* _THE REQUEST_: Reproduce all of the material exactly as shown.

Rows from an object dataset
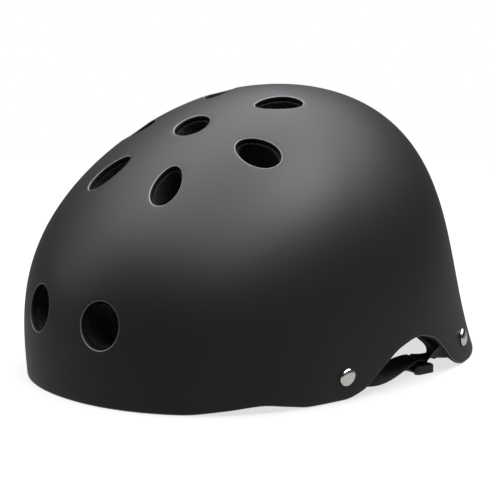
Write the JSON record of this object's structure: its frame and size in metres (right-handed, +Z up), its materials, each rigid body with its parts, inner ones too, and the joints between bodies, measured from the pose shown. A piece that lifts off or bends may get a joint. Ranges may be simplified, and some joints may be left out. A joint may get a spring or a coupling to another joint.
{
  "type": "skateboard helmet",
  "caption": "Smooth round skateboard helmet: vented hard shell over a foam liner with cloth pads, ear arches, riveted webbing and a side-release chin buckle.",
  "frame": {"origin": "middle of the outer shell's outline on the plane that its lower edge stands on", "axes": "+Y towards the back of the head, so the wearer looks along -Y; +X towards the wearer's left; +Z up to the crown"},
  "size_m": [0.2242, 0.2774, 0.1624],
  "materials": {
    "shell_plastic": "satin black moulded shell",
    "liner_foam": "dark expanded foam, fine bead grain",
    "pad_cloth": "soft knitted cloth over foam",
    "hook_cloth": "hook side of a hook and loop pair",
    "rivet_metal": "polished nickel",
    "washer_metal": "plain stamped steel",
    "webbing": "flat woven nylon webbing",
    "divider_plastic": "moulded black plastic",
    "buckle_plastic": "moulded black plastic, satin",
    "keeper_rubber": "soft black rubber"
  },
  "bodies": {
    "helmet": {"outer_shell": "shell_plastic", "foam_liner": "liner_foam", "brow_pad": "pad_cloth", "nape_pad": "pad_cloth", "left_side_pad": "pad_cloth", "right_side_pad": "pad_cloth", "forehead_pad": "pad_cloth", "crown_pad": "pad_cloth", "back_pad": "pad_cloth", "hook_patches": "hook_cloth", "left_front_rivet": "rivet_metal", "right_front_rivet": "rivet_metal", "left_rear_rivet": "rivet_metal", "right_rear_rivet": "rivet_metal", "rivet_washers": "washer_metal", "rivet_backs": "rivet_metal", "left_front_leg": "webbing", "right_front_leg": "webbing", "left_rear_leg": "webbing", "right_rear_leg": "webbing"},
    "strap_yoke": {"left_divider": "divider_plastic", "right_divider": "divider_plastic"},
    "chin_strap": {"left_chin_strap": "webbing", "right_chin_strap": "webbing", "buckle_socket": "buckle_plastic"},
    "buckle_plug": {"buckle_plug": "buckle_plastic", "buckle_prongs": "buckle_plastic", "strap_tail": "webbing"},
    "strap_keeper": {"strap_keeper": "keeper_rubber"}
  },
  "joints": [
    {"name": "yoke_swing", "type": "hinge", "parent": "helmet", "child": "strap_yoke", "pos_m": [0, -0.02177, 0.01457], "axis": [-1, 0, 0], "range_deg": [0, 15], "deforming": ["left_front_leg", "right_front_leg", "left_rear_leg", "right_rear_leg"]},
    {"name": "chin_swing", "type": "hinge", "parent": "strap_yoke", "child": "chin_strap", "pos_m": [0, 0.05155, 0.0035], "axis": [1, 0, 0], "range_deg": [0, 110]},
    {"name": "buckle_release", "type": "slide", "parent": "chin_strap", "child": "buckle_plug", "axis": [-1, 0, 0], "range_m": [0, 0.022], "deforming": ["right_chin_strap", "buckle_prongs"]},
    {"name": "keeper_slide", "type": "slide", "parent": "buckle_plug", "child": "strap_keeper", "axis": [1, 0, 0], "range_m": [-0.003, 0.003]}
  ]
}
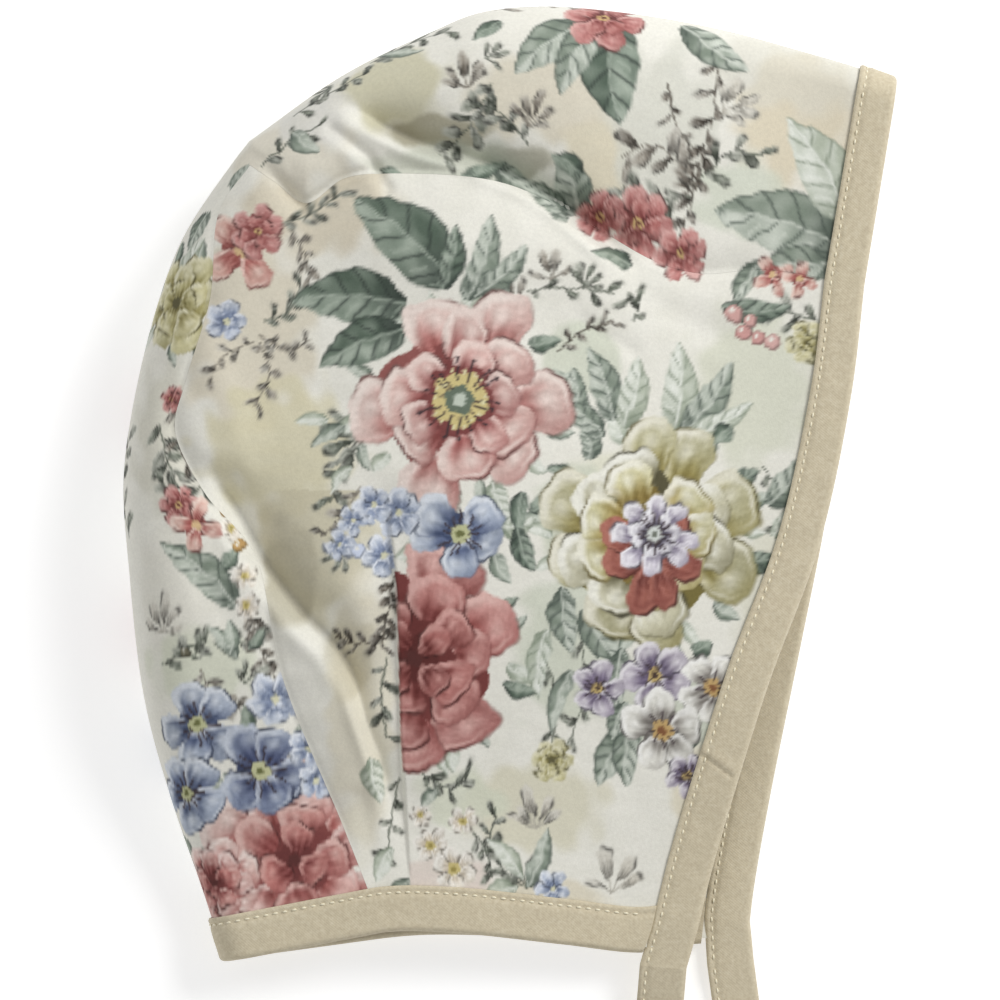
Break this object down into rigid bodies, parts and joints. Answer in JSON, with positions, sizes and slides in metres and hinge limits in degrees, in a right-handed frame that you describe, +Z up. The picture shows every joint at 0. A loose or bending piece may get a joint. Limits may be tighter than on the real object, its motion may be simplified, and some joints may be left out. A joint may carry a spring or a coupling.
{
  "type": "baby bonnet",
  "caption": "Baby bonnet of floral printed cotton in three panels with linen-bound face and neck edges and flat ties, lying on its side.",
  "frame": {"origin": "on the surface the bonnet lies on, under the middle of the bonnet without its ties", "axes": "+X towards the face opening, +Y towards the crown, +Z up, out of the wearer's right side"},
  "size_m": [0.1714, 0.2804, 0.0296],
  "materials": {
    "printed_cotton": "cream cotton with a rose chintz print in pink, brick red, blue, yellow and sage",
    "linen_binding": "plain woven beige linen, topstitched in cream thread"
  },
  "bodies": {
    "root": {"centre_panel": "printed_cotton", "side_panel_right": "printed_cotton", "side_panel_left": "printed_cotton", "front_binding": "linen_binding", "neck_binding": "linen_binding", "tie_right": "linen_binding", "tie_left": "linen_binding"}
  },
  "joints": []
}
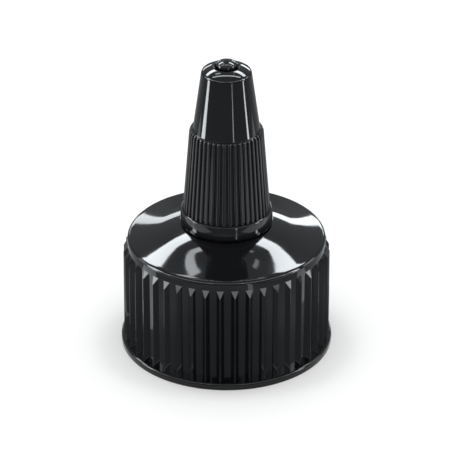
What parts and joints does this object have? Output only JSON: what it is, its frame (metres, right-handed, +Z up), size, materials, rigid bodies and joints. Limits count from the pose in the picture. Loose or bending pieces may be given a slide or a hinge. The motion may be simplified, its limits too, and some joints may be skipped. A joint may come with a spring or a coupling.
{
  "type": "dosing cap",
  "caption": "Screw-on dispensing closure with a ridged skirt, sloped deck and a ribbed twist-open nozzle that rises to uncover its outlet.",
  "frame": {"origin": "centre of the bottom ring, on the plane that it stands on", "axes": "+Z up along the closure's axis, from the bottom ring to the outlet; a grip ridge and a rib lie on +X"},
  "size_m": [0.032, 0.032, 0.0466],
  "materials": {
    "screw_cap": "gloss, as moulded",
    "twist_tip": "gloss, as moulded"
  },
  "bodies": {
    "screw_cap": {"screw_cap": "screw_cap"},
    "twist_tip": {"twist_tip": "twist_tip"}
  },
  "joints": [
    {"name": "tip_rise", "type": "slide", "parent": "screw_cap", "child": "twist_tip", "axis": [0, 0, 1], "range_m": [0, 0.003]}
  ]
}
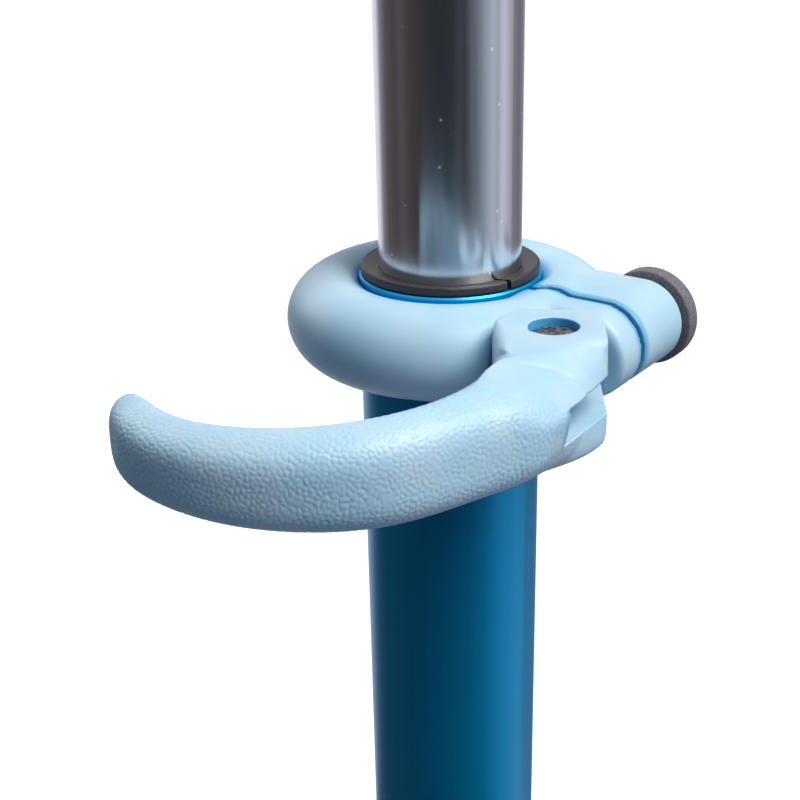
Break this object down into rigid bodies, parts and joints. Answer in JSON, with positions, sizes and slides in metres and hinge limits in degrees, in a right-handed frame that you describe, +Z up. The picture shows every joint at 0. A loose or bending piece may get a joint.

* _TASK RESPONSE_:
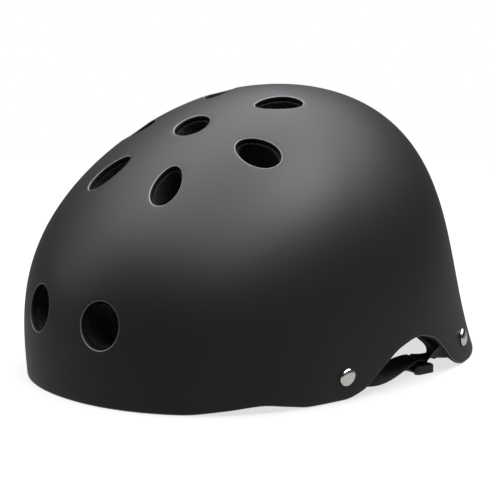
Write the JSON record of this object's structure: its frame and size in metres (right-handed, +Z up), its materials, each rigid body with its parts, inner ones too, and the joints between bodies, measured from the pose shown. A piece that lifts off or bends may get a joint. Ranges may be simplified, and some joints may be left out. A joint may get a spring or a coupling to another joint.
{
  "type": "skateboard helmet",
  "caption": "Smooth round skateboard helmet: vented hard shell over a foam liner with cloth pads, ear arches, riveted webbing and a side-release chin buckle.",
  "frame": {"origin": "middle of the outer shell's outline on the plane that its lower edge stands on", "axes": "+Y towards the back of the head, so the wearer looks along -Y; +X towards the wearer's left; +Z up to the crown"},
  "size_m": [0.2242, 0.2774, 0.1624],
  "materials": {
    "shell_plastic": "satin black moulded shell",
    "liner_foam": "dark expanded foam, fine bead grain",
    "pad_cloth": "soft knitted cloth over foam",
    "hook_cloth": "hook side of a hook and loop pair",
    "rivet_metal": "polished nickel",
    "washer_metal": "plain stamped steel",
    "webbing": "flat woven nylon webbing",
    "divider_plastic": "moulded black plastic",
    "buckle_plastic": "moulded black plastic, satin",
    "keeper_rubber": "soft black rubber"
  },
  "bodies": {
    "helmet": {"outer_shell": "shell_plastic", "foam_liner": "liner_foam", "brow_pad": "pad_cloth", "nape_pad": "pad_cloth", "left_side_pad": "pad_cloth", "right_side_pad": "pad_cloth", "forehead_pad": "pad_cloth", "crown_pad": "pad_cloth", "back_pad": "pad_cloth", "hook_patches": "hook_cloth", "left_front_rivet": "rivet_metal", "right_front_rivet": "rivet_metal", "left_rear_rivet": "rivet_metal", "right_rear_rivet": "rivet_metal", "rivet_washers": "washer_metal", "rivet_backs": "rivet_metal", "left_front_leg": "webbing", "right_front_leg": "webbing", "left_rear_leg": "webbing", "right_rear_leg": "webbing"},
    "strap_yoke": {"left_divider": "divider_plastic", "right_divider": "divider_plastic"},
    "chin_strap": {"left_chin_strap": "webbing", "right_chin_strap": "webbing", "buckle_socket": "buckle_plastic"},
    "buckle_plug": {"buckle_plug": "buckle_plastic", "buckle_prongs": "buckle_plastic", "strap_tail": "webbing"},
    "strap_keeper": {"strap_keeper": "keeper_rubber"}
  },
  "joints": [
    {"name": "yoke_swing", "type": "hinge", "parent": "helmet", "child": "strap_yoke", "pos_m": [0, -0.02177, 0.01457], "axis": [-1, 0, 0], "range_deg": [0, 15], "deforming": ["left_front_leg", "right_front_leg", "left_rear_leg", "right_rear_leg"]},
    {"name": "chin_swing", "type": "hinge", "parent": "strap_yoke", "child": "chin_strap", "pos_m": [0, 0.05155, 0.0035], "axis": [1, 0, 0], "range_deg": [0, 110]},
    {"name": "buckle_release", "type": "slide", "parent": "chin_strap", "child": "buckle_plug", "axis": [-1, 0, 0], "range_m": [0, 0.022], "deforming": ["right_chin_strap", "buckle_prongs"]},
    {"name": "keeper_slide", "type": "slide", "parent": "buckle_plug", "child": "strap_keeper", "axis": [1, 0, 0], "range_m": [-0.003, 0.003]}
  ]
}
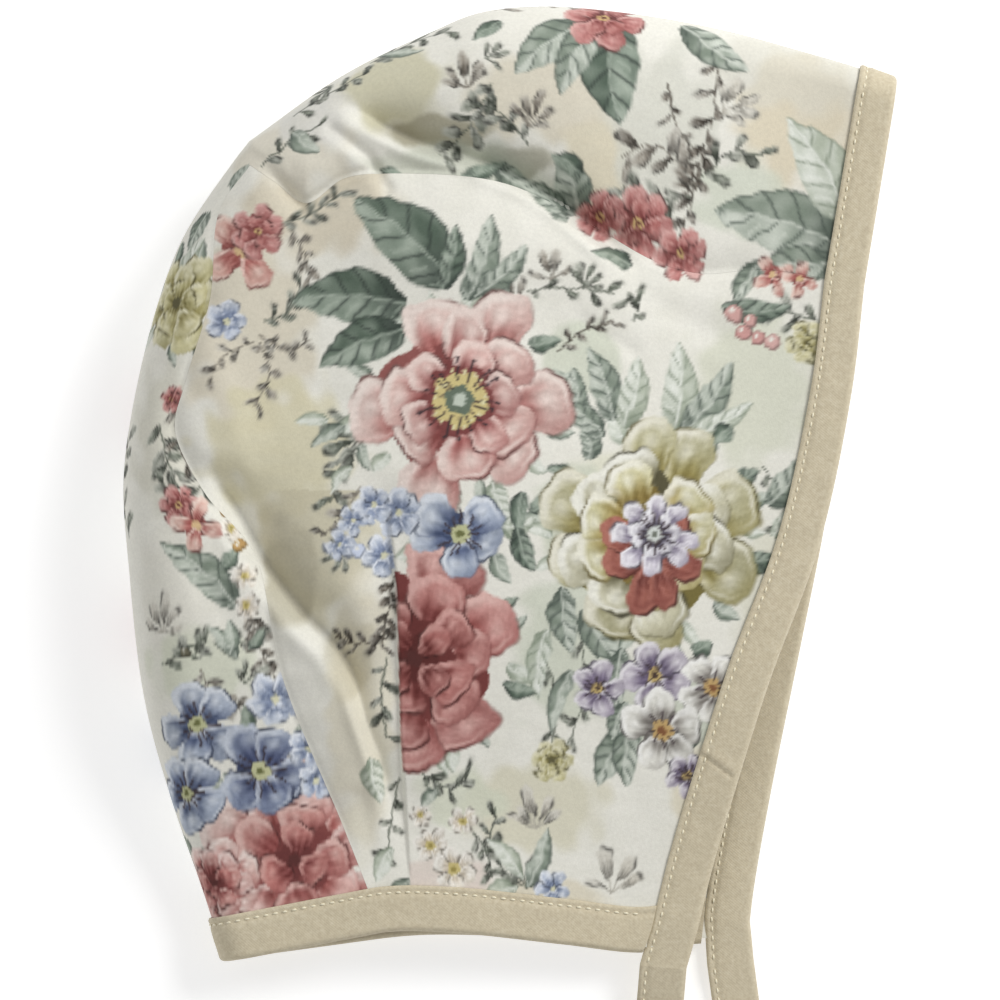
Break this object down into rigid bodies, parts and joints. Answer in JSON, with positions, sizes and slides in metres and hinge limits in degrees, in a right-handed frame that you describe, +Z up. The picture shows every joint at 0. A loose or bending piece may get a joint. Limits may be tighter than on the real object, its motion may be simplified, and some joints may be left out. A joint may carry a spring or a coupling.
{
  "type": "baby bonnet",
  "caption": "Baby bonnet of floral printed cotton in three panels with linen-bound face and neck edges and flat ties, lying on its side.",
  "frame": {"origin": "on the surface the bonnet lies on, under the middle of the bonnet without its ties", "axes": "+X towards the face opening, +Y towards the crown, +Z up, out of the wearer's right side"},
  "size_m": [0.1714, 0.2804, 0.0296],
  "materials": {
    "printed_cotton": "cream cotton with a rose chintz print in pink, brick red, blue, yellow and sage",
    "linen_binding": "plain woven beige linen, topstitched in cream thread"
  },
  "bodies": {
    "root": {"centre_panel": "printed_cotton", "side_panel_right": "printed_cotton", "side_panel_left": "printed_cotton", "front_binding": "linen_binding", "neck_binding": "linen_binding", "tie_right": "linen_binding", "tie_left": "linen_binding"}
  },
  "joints": []
}
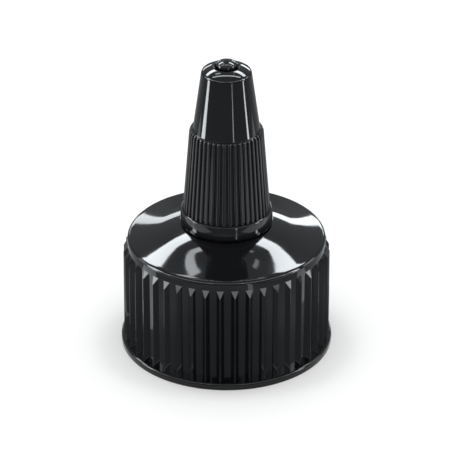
What parts and joints does this object have? Output only JSON: what it is, its frame (metres, right-handed, +Z up), size, materials, rigid bodies and joints. Limits count from the pose in the picture. Loose or bending pieces may be given a slide or a hinge. The motion may be simplified, its limits too, and some joints may be skipped. A joint may come with a spring or a coupling.
{
  "type": "dosing cap",
  "caption": "Screw-on dispensing closure with a ridged skirt, sloped deck and a ribbed twist-open nozzle that rises to uncover its outlet.",
  "frame": {"origin": "centre of the bottom ring, on the plane that it stands on", "axes": "+Z up along the closure's axis, from the bottom ring to the outlet; a grip ridge and a rib lie on +X"},
  "size_m": [0.032, 0.032, 0.0466],
  "materials": {
    "screw_cap": "gloss, as moulded",
    "twist_tip": "gloss, as moulded"
  },
  "bodies": {
    "screw_cap": {"screw_cap": "screw_cap"},
    "twist_tip": {"twist_tip": "twist_tip"}
  },
  "joints": [
    {"name": "tip_rise", "type": "slide", "parent": "screw_cap", "child": "twist_tip", "axis": [0, 0, 1], "range_m": [0, 0.003]}
  ]
}
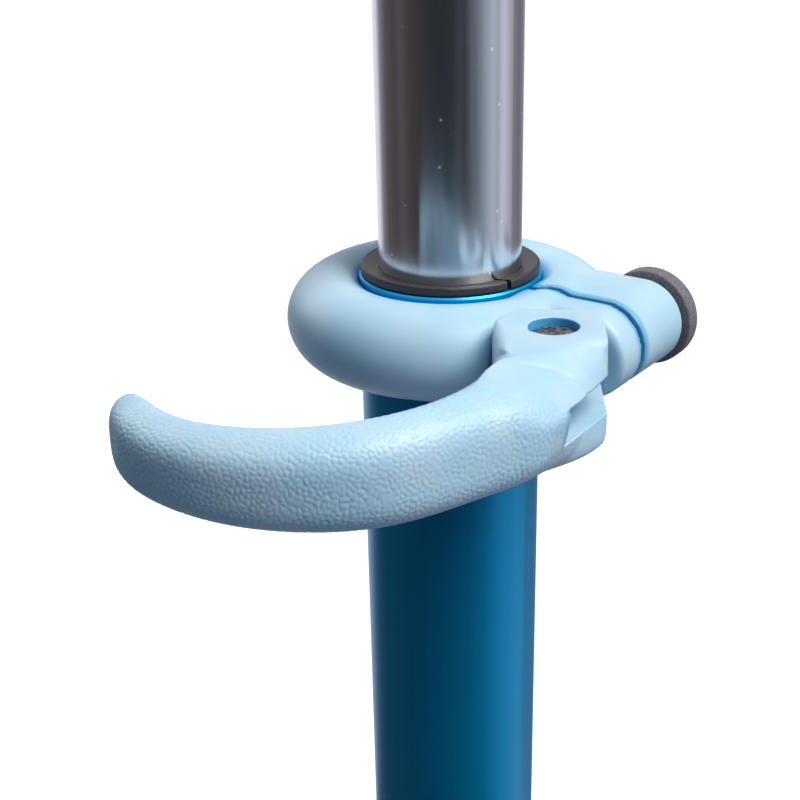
Break this object down into rigid bodies, parts and joints. Answer in JSON, with positions, sizes and slides in metres and hinge limits in degrees, in a right-handed frame that you describe, +Z up. The picture shows every joint at 0. A loose or bending piece may get a joint.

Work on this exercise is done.